Barley has more beta glucan fiber than any other grain, and it has repeatedly established positive clinical results with regard to diabetes control. It not only boosts immune function by supporting macrophages and neutrophils, lowers blood pressure and cholesterol levels, and helps control obesity, but also attenuates postprandial glucose levels, improves insulin sensitivity, and promotes a feeling of satiety.
A Canadian research article points out that beta glucan fiber creates highly viscous solutions in the upper digestive tract, fermentation in the colon, and subsequent prebiotic effects by selective metabolism in the gastrointestinal tract. This biochemical cascade results in laxation, significant improvements in both serum lipid levels and postprandial glycemia, and increased satiety.

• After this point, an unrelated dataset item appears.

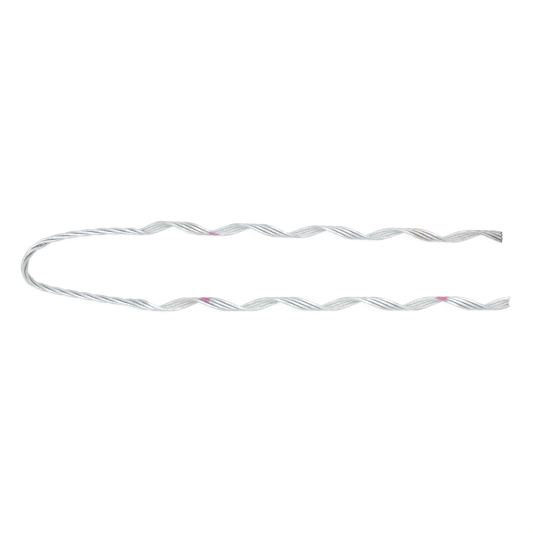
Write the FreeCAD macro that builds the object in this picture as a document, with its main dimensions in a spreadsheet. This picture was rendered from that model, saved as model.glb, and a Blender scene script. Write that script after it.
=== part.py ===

Researchers argue that the dosage, food form, interaction with satiety, and molecular weight of beta glucan determine the way in which glycemia is regulated in patients with diabetes. For example, a study showed that when individuals with abnormal cholesterol levels ingested five grams per day of beta glucan in beverage form, their glucose and insulin responses improved significantly after five weeks. On the other hand, incorporation of beta glucan in pasta did not significantly reduce postprandial glucose levels.
Further, when researchers from a Swiss study compared a continental breakfast to three other beta-glucan-enriched breakfasts in differing dosages, levels of plasma glucose responded inversely to the amount of beta glucan in the breakfast.
A recent study reinforces the dose-related effect of soluble beta glucan fiber in favorably affecting glucose metabolism. The research confirmed the beneficial effects of a standardized dose of barley beta glucan in beverage form. It established a recommended dosage and time period that might improve insulin sensitivity in individuals who are hyperglycemic but have not been diagnosed with diabetes mellitus.
Global research and review papers consistently support the efficacy of barley beta glucan as a first-line intervention right from the prediabetes state. The challenge lies in incorporating beta glucan fiber into processed foods to increase intake.
A rule by the FDA acclaiming the beneficial effects of barley in reducing coronary heart disease was passed in 2006. Ever since, barley beta glucan has been incorporated into breakfast cereals, baked products, pasta, beverages, salad dressings, and a variety of food forms. Taste, texture, and shelf life, however, are basic impediments to consumer acceptance.